Tiger Woods says there's 'definitely' a chance he never returns to playing competitive golf
JERSEY CITY, N.J. -- Eight Presidents Cup assistant captains took the podium on Wednesday afternoon in the media center at Liberty National Golf Club, but only one of those men didn't spend most of the 25-minute press conference twiddling his thumbs. Not surprisingly, it was Tiger Woods who answered question. After question. After follow-up question. In all, the 14-time major champ unofficially received 11 of 16 inquiries from the assembled media and one of those five other questions was directed to Woods' fellow U.S. assistants about Woods. Yet there wasn't much to glean from Woods' comments — until his last response.
Could you see a scenario where you could not come back to competitive golf?
It was a reasonable question for a soon-to-be 42-year-old man who is recovering from a fourth back surgery and who has nothing left to prove on a golf course. And yet, it also seemed ridiculous. Tiger Woods, arguably the fiercest competitor his sport has ever seen, would never concede this quickly that his playing career might be over. Nah, he's going to declare he's still eyeing Jack Nicklaus' record of 18 majors, or maybe even just laugh off the question.
Except he didn't.
"Yeah, definitely," Woods said. "I don't know what my future holds for me. As I've told you guys, I'm hitting 60-yard shots."
And … that was it. Woods stared straight ahead, and as a PGA Tour official ended the proceedings, golf's biggest star sat back in his seat and pulled out his phone. Wait a minute. "Yeah, definitely"? "I don't know what my future holds for me"? Say it ain't so, Tiger.

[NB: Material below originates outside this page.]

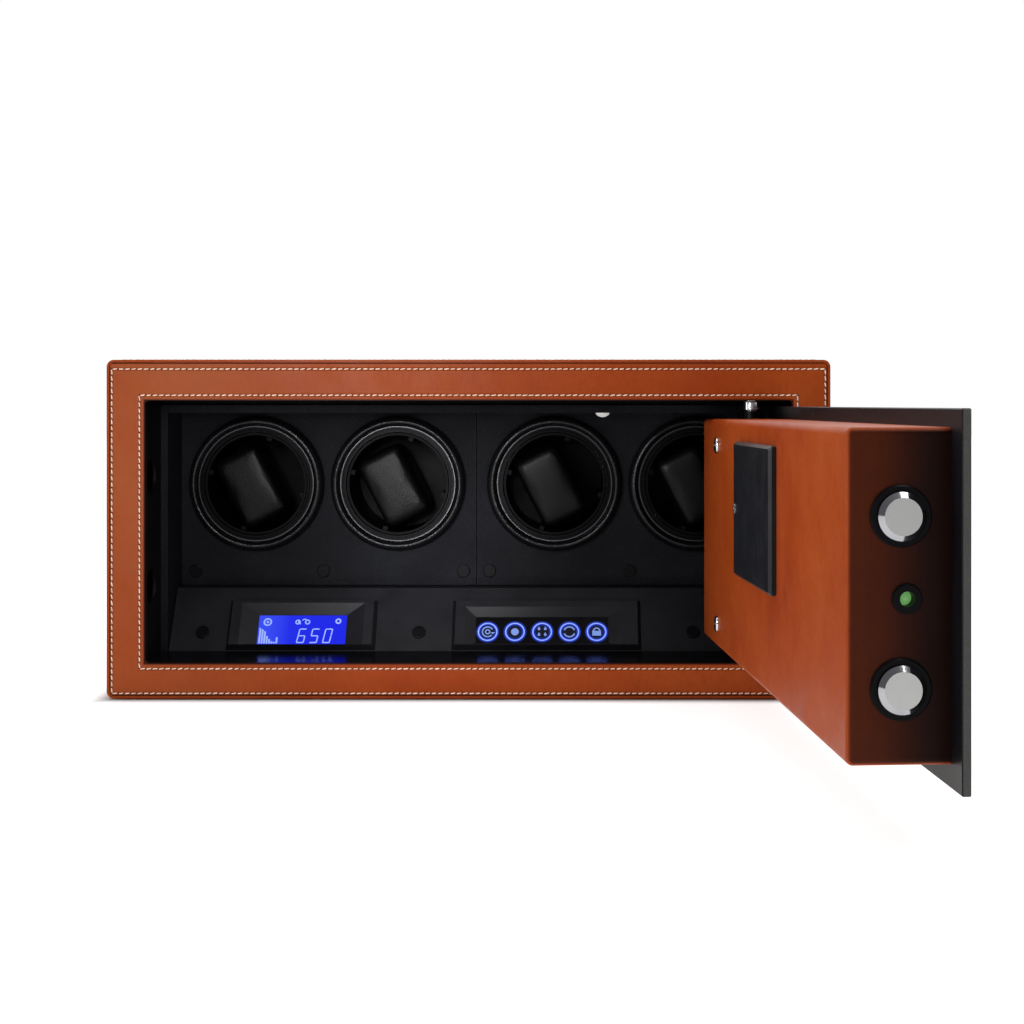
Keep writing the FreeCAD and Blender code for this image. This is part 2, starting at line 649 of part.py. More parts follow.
def status_led():
    x0 = DOOR["x"][0]
    stem = rod_x(3.1, x0 + 4.5, x0 + 12, LED_D, LED_Z)
    dome = Part.makeSphere(2.9, FreeCAD.Vector(x0 + 4.5, fy(LED_D), LED_Z))
    return stem.fuse(dome)


def door_screws():
    screws = []
    start = DOOR["d"][1]
    for z in DOOR_SCREW_Z:
        head = rod_y(5.0, DOOR_SCREW_X, start, start + 1.9, z)
        rim = [e for e in head.Edges if e.BoundBox.YMin > fy(start) + 1.5 and e.BoundBox.XLength > 2]
        head = head.makeFillet(1.2, rim)
        slot = block(DOOR_SCREW_X - 3.4, DOOR_SCREW_X + 3.4, start + 1.0, start + 3, z - 0.6, z + 0.6)
        cross = block(DOOR_SCREW_X - 0.6, DOOR_SCREW_X + 0.6, start + 1.0, start + 3, z - 3.4, z + 3.4)
        shank = rod_y(2.4, DOOR_SCREW_X, start - 12, start + 0.5, z)
        screws.append(head.cut(slot).cut(cross).fuse(shank))
    return group(screws)


def battery_cover():
    bx0, bx1 = BATTERY["x"]
    bz0, bz1 = BATTERY["z"]
    start = DOOR["d"][1]
    lid = rounded_block(bx0, bx1, start, start + 4, bz0, bz1, 2.0)
    rim = [e for e in lid.Edges if e.BoundBox.YMin > fy(start) + 3.9]
    lid = lid.makeChamfer(1.6, rim)
    lip = block(bx0 + 6.4, bx1 - 8.4, start - 3, start + 0.5, bz0 + 6.4, bz1 - 6.4)
    x, z = COVER_SCREW
    lid = lid.fuse(lip).cut(rod_y(1.7, x, start - 5, start + 6, z))
    return lid.cut(rod_y(3.0, x, start + 2.6, start + 6, z))


def cover_screw():
    x, z = COVER_SCREW
    start = DOOR["d"][1]
    head = rod_y(2.8, x, start + 2.6, start + 4.4, z)
    slot = block(x - 2, x + 2, start + 3.6, start + 6, z - 0.4, z + 0.4)
    return head.cut(slot).fuse(rod_y(1.6, x, start - 3, start + 3, z))


def battery_tray():
    bx0, bx1 = BATTERY["x"]
    bz0, bz1 = BATTERY["z"]
    back = DOOR["d"][1] - DOOR_LEATHER - DOOR_STEEL
    outer = block(bx0 + 4, bx1 - 6, back - 22, back, bz0 + 4, bz1 - 4)
    return outer.cut(block(bx0 + 6, bx1 - 8, back - 20, back + 1, bz0 + 6, bz1 - 6))


def batteries():
    """Four cells lying across the tray."""
    back = DOOR["d"][1] - DOOR_LEATHER - DOOR_STEEL
    middle = (BATTERY["x"][0] + BATTERY["x"][1]) / 2.0 - 1
    cells = []
    for i in range(4):
        z = BATTERY["z"][0] + 14.0 + i * 15.6
        cell = rod_x(7.2, middle - 24.5, middle + 23.5, back - 12, z)
        cells.append(cell.fuse(rod_x(2.7, middle + 23, middle + 25, back - 12, z)))
    return group(cells)


def keypad_unit():
    """Outside code pad: a slim slab let into the door plate, with its cable block behind."""
    slab = rounded_block(KEY_X - 34, KEY_X + 34, 1.0, 3.5, 84, 160, 6.0)
    rim = [e for e in slab.Edges if e.BoundBox.YMax < fy(1.0) + 0.01]
    slab = slab.makeFillet(0.8, rim)
    return slab.fuse(block(KEY_X - 7.8, KEY_X + 7.8, 3.4, 7.4, 118.2, 125.8))


def key_housing():
    bezel_ring = rod_y(13.0, KEY_X, 1.2, 3.5, KEY_Z)
    rim = [e for e in bezel_ring.Edges if e.BoundBox.YMax < fy(1.2) + 0.01 and e.BoundBox.XLength > 2]
    bezel_ring = bezel_ring.makeFillet(0.9, rim)
    barrel = rod_y(9.0, KEY_X, 3.4, 30, KEY_Z)
    return bezel_ring.fuse(barrel).cut(rod_y(6.6, KEY_X, 0, 32, KEY_Z))


def key_core():
    core = rod_y(6.5, KEY_X, 1.8, 30.5, KEY_Z)
    slot = block(KEY_X - 0.9, KEY_X + 0.9, 0, 14, KEY_Z - 4, KEY_Z + 4)
    cam = block(KEY_X - 4, KEY_X + 4, 30.4, 32.8, KEY_Z - 18, KEY_Z + 4)
    return core.cut(slot).fuse(cam)


def build():
    os.makedirs("parts", exist_ok=True)
    cabinet = {"base_mat": base_mat(), "leather_wrap": leather_wrap(), "steel_shell": steel_shell(),
               "leather_front": leather_front(), "front_flange": front_flange(), "back_plate": back_plate(),
               "back_screws": back_screws(), "dc_jack": dc_jack(), "liner_left": liner_left(),
               "liner_right": liner_right(), "liner_ceiling": liner_ceiling(),
               "ceiling_lamp": ceiling_lamp(), "liner_floor": liner_floor(), "screw_caps": screw_caps(),
               "console_panel": console_panel(),
               "lcd_bezel": bezel(LCD), "lcd_display": display_glass(LCD), "touch_bezel": bezel(TOUCH),
               "touch_glass": display_glass(TOUCH), "control_board": control_board(),
               "drive_frame": drive_frame(), "hinge_pins": hinge_pins()}
    cabinet["hinge_brackets"] = group([hinge_bracket(True), hinge_bracket(False)])
    for side in ("left", "right"):
        cabinet["winder_panel_" + side] = winder_panel(side)
    for name, maker in (("ring_pads", ring_pad), ("ring_collars", ring_collar), ("drive_belts", belt),
                        ("drive_motors", drive_motor), ("axle_bearings", axle_bearing)):
        cabinet[name] = group([maker(x) for x in CUP_X])
    for number, x in enumerate(CUP_X, 1):
        cabinet["cup_%d" % number] = cup(x)
        cabinet["cushion_%d" % number] = cushion(x)
        cabinet["motor_pulley_%d" % number] = motor_pulley(x)
    for name, shape in cabinet.items():
        save(name, shape)
    door = {"door_plate": door_plate(), "door_leather": door_leather(), "door_shell": door_shell(),
            "bolt_collars": bolt_collars(), "lock_bolts": lock_bolts(), "bolt_carrier": bolt_carrier(),
            "lock_actuator": lock_actuator(), "led_bush": led_bush(), "status_led": status_led(),
            "hinge_bushes": hinge_bushes(), "door_screws": door_screws(), "battery_cover": battery_cover(),
            "cover_screw": cover_screw(), "battery_tray": battery_tray(), "batteries": batteries(),
            "keypad_unit": keypad_unit(), "key_housing": key_housing(), "key_core": key_core()}
    for name, shape in door.items():
        save(name, swung(shape))


build()
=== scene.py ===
"""Looks of a winder box for four watches, with its safe-style door standing open.

Everything is in metres, in the frame of the CAD model: X to the right, Y to the back, Z up.
"""
import json
import math
import random

import bmesh
import bpy
from mathutils import Matrix, Vector


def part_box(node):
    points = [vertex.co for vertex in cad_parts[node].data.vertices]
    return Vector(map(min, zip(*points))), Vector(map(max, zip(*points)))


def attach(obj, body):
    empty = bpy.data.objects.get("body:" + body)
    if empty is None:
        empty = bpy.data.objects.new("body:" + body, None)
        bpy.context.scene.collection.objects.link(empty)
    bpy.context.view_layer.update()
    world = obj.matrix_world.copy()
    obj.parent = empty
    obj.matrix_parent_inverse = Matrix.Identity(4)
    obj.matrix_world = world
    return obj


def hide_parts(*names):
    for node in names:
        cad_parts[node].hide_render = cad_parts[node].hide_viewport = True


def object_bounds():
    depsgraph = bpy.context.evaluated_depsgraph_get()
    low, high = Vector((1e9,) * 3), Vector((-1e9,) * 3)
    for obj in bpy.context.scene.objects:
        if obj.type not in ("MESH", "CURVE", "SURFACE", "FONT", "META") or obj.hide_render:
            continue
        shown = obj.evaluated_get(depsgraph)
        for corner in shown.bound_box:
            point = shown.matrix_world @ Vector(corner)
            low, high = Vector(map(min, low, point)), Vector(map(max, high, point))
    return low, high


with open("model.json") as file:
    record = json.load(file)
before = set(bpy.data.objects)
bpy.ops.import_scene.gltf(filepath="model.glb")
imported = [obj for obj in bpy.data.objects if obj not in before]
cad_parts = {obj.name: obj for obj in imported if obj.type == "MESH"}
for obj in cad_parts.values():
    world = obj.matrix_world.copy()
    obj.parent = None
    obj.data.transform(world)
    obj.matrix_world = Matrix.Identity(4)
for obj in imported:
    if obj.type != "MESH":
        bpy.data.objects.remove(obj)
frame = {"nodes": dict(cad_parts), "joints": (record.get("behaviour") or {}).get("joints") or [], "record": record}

CAD_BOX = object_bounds()
MM = 0.001
NODES = frame["nodes"]

# Seams: thread laid in slanted stitches, and how far each row lies from the edge beside it.
STITCH_PITCH = 3.95 * MM
STITCH_LENGTH = 3.2 * MM
STITCH_WIDTH = 0.86 * MM
STITCH_SLANT = math.radians(8)
OUTER_ROW_INSET = 1.2 * MM
OUTER_ROW_TOP = 3.7 * MM
INNER_ROW_INSET = 3.3 * MM
ROLL_ROW_RISE = 0.1 * MM
ROLL_ROW_DEPTH = 2.6 * MM
ROLL_ROW_END = 9 * MM

# The ways the seams face: those of the front leather, and the one on the roll.
FORWARD = Vector((0, -1, 0))
UP = Vector((0, 0, 1))

# A stitch's height as a share of its width, and how blunt its ends are: less is blunter.
STITCH_FLATNESS = 0.8
STITCH_BLUNTNESS = 0.62
# The flat dark bead between stitches, in length, width and height: painted shade where each needle hole is.
NEEDLE_HOLE_SHADE = (0.8 * MM, 0.7 * MM, 0.10 * MM, 1)

# Padded rings: where the roll's crest lies between inner and outer edge, the steps round the
# roll and round the ring, and the slight swell of the foam with its waves per turn.
RING_CREST = 0.42
ROLL_STEPS = 28
RING_STEPS = 96
RING_SWELL = 0.05 * MM
RING_WAVES = (5, 9, 14)

# The cups' cushions lean to the left, and are this square: 2 is an ellipsoid, more is nearer
# a block. The cover starts as a block cut this finely, and a little smaller than it ends.
CUSHION_LEAN = math.radians(27)
CUSHION_POWER = 9.0
CUSHION_CUTS = 14
CUSHION_START = 0.97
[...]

On the bright side for Tiger's fans, his statement wasn't as dower as that press conference from the 2015 Hero Challenge when he said he didn't know where the light at the end of the tunnel was. Before his final response on Wednesday, Woods cracked a joke about those 60-yard shots he recently started practicing: "I'm hitting it really straight." At different times, he declared, "I'm feeling great," "the pain's gone," and "I'm very optimistic." And he also revealed a simple motivation for why he would attempt yet another comeback.
"I think it's fun," Woods said. "You know, I've been competing in golf tournaments since I was, what, 4 years old. From pitch, putt and drive to playing major championships, it's always been fun to me."
Woods is also clearly having fun serving in the role of an assistant captain like he did at last year's Ryder Cup. And on Tuesday, he certainly looked like someone with an itch to hit shots himself, grabbing clubs out of different players' bags and taking little half swings. But on Wednesday, he had no news regarding the next step of a possible return.
"I've been out of the game for a while," Woods said. "First thing's first: Get my health organized. Make sure the pain goes away. Then, basically, just as I said, just keep waiting for what my surgeon says. I've given you guys the updates on what I can do as I progress, and that's all I'm doing. I'm still training. I'm getting stronger. But I certainly don't have my golf muscles trained because obviously I'm not doing anything golf related."
Woods also seemed to briefly allude to his off-the-course issues, most notably a Memorial Day DUI that resulted in Woods receiving professional help to better manage pain medications.
"There were some intrepid times; not just for this golf tournament but for life going forward," he said.
But while fans are certainly glad to see Woods back at a golf tournament this week, they're still hoping to see him back—eventually—playing in events like these.
"I don't know what 100 percent means after eight surgeries, but I'll try and get as close as I can to that number, yes. But as I said, we just take it one step at a time. It's a process, and I'm in no hurry," Woods said. "As I said, I'll try to get better physically; how about that?"